UK banks blocking crypto payments — what to do

Quick answer: Banks set their own crypto policies. If a transfer is blocked, call your bank, try a different account or payment method, and only use FCA-registered exchanges. Blocking is frustrating but not always a sign the exchange is fraudulent.

Many UK customers find their bank refuses or blocks payments to crypto firms, even FCA-registered ones. This guide explains why and what you can try — without recommending you break any bank terms.

Reviewed by Digital Assets Team
Not financial advice. This guide is general information only, fact-checked against UK government sources. It is not a personal recommendation. Cryptoassets are high-risk. You may lose all the money you invest.

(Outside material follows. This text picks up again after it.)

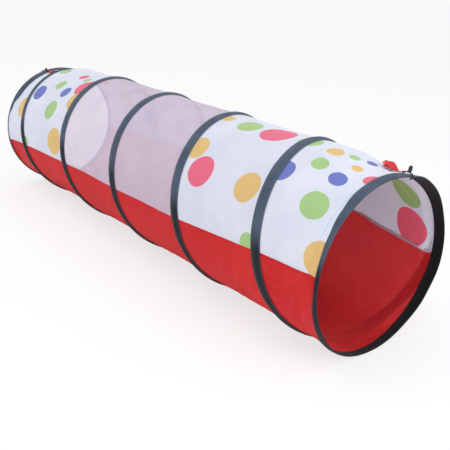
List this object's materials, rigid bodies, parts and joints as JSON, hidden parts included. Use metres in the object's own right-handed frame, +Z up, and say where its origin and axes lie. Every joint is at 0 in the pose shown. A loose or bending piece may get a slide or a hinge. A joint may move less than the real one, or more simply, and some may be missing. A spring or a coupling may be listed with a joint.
{
  "type": "pop-up crawl tunnel",
  "caption": "Fabric crawl tunnel for children, held open by one coiled spring wire; dotted and mesh upper panels, red floor, collapses flat along its length.",
  "frame": {"origin": "middle of the underside, where the casing and hems rest on the floor", "axes": "+X along the tunnel towards its near end, +Z up"},
  "size_m": [1.8036, 0.502, 0.502],
  "materials": {
    "spring_steel": "drawn wire",
    "ferrule_steel": "zinc plated",
    "navy_tape": "woven polyester tape",
    "elastic": "black elastic",
    "white_cloth": "printed polyester taffeta",
    "mesh_cloth": "fine see-through netting",
    "red_cloth": "coated polyester taffeta",
    "seam_tape": "seam binding",
    "ribbon": "satin ribbon"
  },
  "bodies": {
    "near_end": {"near_hem": "navy_tape", "near_joint_cover": "navy_tape", "near_wire_ferrule": "ferrule_steel", "near_tie_strap": "elastic", "near_tie_ribbon": "ribbon", "spring_wire": "spring_steel", "front_seam_tape": "seam_tape", "back_seam_tape": "seam_tape"},
    "far_end": {"far_hem": "navy_tape", "far_joint_cover": "navy_tape", "far_wire_ferrule": "ferrule_steel", "far_tie_strap": "elastic", "far_tie_ribbon": "ribbon", "far_top_panel_1": "white_cloth", "floor_panel_1": "red_cloth"},
    "turn_1": {"coil_casing_1": "navy_tape", "far_top_panel_2": "white_cloth", "floor_panel_2": "red_cloth"},
    "turn_2": {"coil_casing_2": "navy_tape", "mesh_panel_1": "mesh_cloth", "floor_panel_3": "red_cloth"},
    "turn_3": {"coil_casing_3": "navy_tape", "mesh_panel_2": "mesh_cloth", "floor_panel_4": "red_cloth"},
    "turn_4": {"coil_casing_4": "navy_tape", "near_top_panel_1": "white_cloth", "floor_panel_5": "red_cloth"},
    "turn_5": {"coil_casing_5": "navy_tape", "near_top_panel_2": "white_cloth", "floor_panel_6": "red_cloth"}
  },
  "joints": [
    {"name": "collapse", "type": "slide", "parent": "near_end", "child": "far_end", "axis": [1, 0, 0], "range_m": [0, 1.7], "stiffness_N_per_m": 12, "deforming": ["spring_wire", "front_seam_tape", "back_seam_tape", "far_top_panel_1", "floor_panel_1"]},
    {"name": "turn_1_slide", "type": "slide", "parent": "near_end", "child": "turn_1", "axis": [1, 0, 0], "range_m": [0, 1.523], "deforming": ["coil_casing_1", "far_top_panel_2", "floor_panel_2"]},
    {"name": "turn_2_slide", "type": "slide", "parent": "near_end", "child": "turn_2", "axis": [1, 0, 0], "range_m": [0, 1.2042], "deforming": ["coil_casing_2", "mesh_panel_1", "floor_panel_3"]},
    {"name": "turn_3_slide", "type": "slide", "parent": "near_end", "child": "turn_3", "axis": [1, 0, 0], "range_m": [0, 0.8642], "deforming": ["coil_casing_3", "mesh_panel_2", "floor_panel_4"]},
    {"name": "turn_4_slide", "type": "slide", "parent": "near_end", "child": "turn_4", "axis": [1, 0, 0], "range_m": [0, 0.5242], "deforming": ["coil_casing_4", "near_top_panel_1", "floor_panel_5"]},
    {"name": "turn_5_slide", "type": "slide", "parent": "near_end", "child": "turn_5", "axis": [1, 0, 0], "range_m": [0, 0.1913], "deforming": ["coil_casing_5", "near_top_panel_2", "floor_panel_6"]}
  ],
  "couplings": [
    {"joint": "turn_1_slide", "follows": "collapse", "ratio": 0.89583},
    {"joint": "turn_2_slide", "follows": "collapse", "ratio": 0.70833},
    {"joint": "turn_3_slide", "follows": "collapse", "ratio": 0.50833},
    {"joint": "turn_4_slide", "follows": "collapse", "ratio": 0.30833},
    {"joint": "turn_5_slide", "follows": "collapse", "ratio": 0.1125}
  ]
}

Why banks block crypto payments

Banks manage fraud and money-laundering risk. Some treat all crypto outbound payments as high risk regardless of FCA registration. Policy changes frequently — what worked last year may not work today.

Steps to try

1) Confirm the exchange on the FCA register. 2) Call your bank and ask if crypto transfers are permitted from your account type. 3) Try a bank transfer instead of debit card. 4) Some customers use a separate account with a bank known to allow crypto transfers — research current policies yourself.

What not to do

Do not pay strangers to 'buy on your behalf'. Do not use unregistered offshore platforms to avoid bank blocks. Both increase scam and tax-record risk.

Frequently asked questions

Is it illegal for banks to block crypto?+

Banks can restrict permitted uses of accounts under their terms. Crypto itself is legal to buy when using registered firms.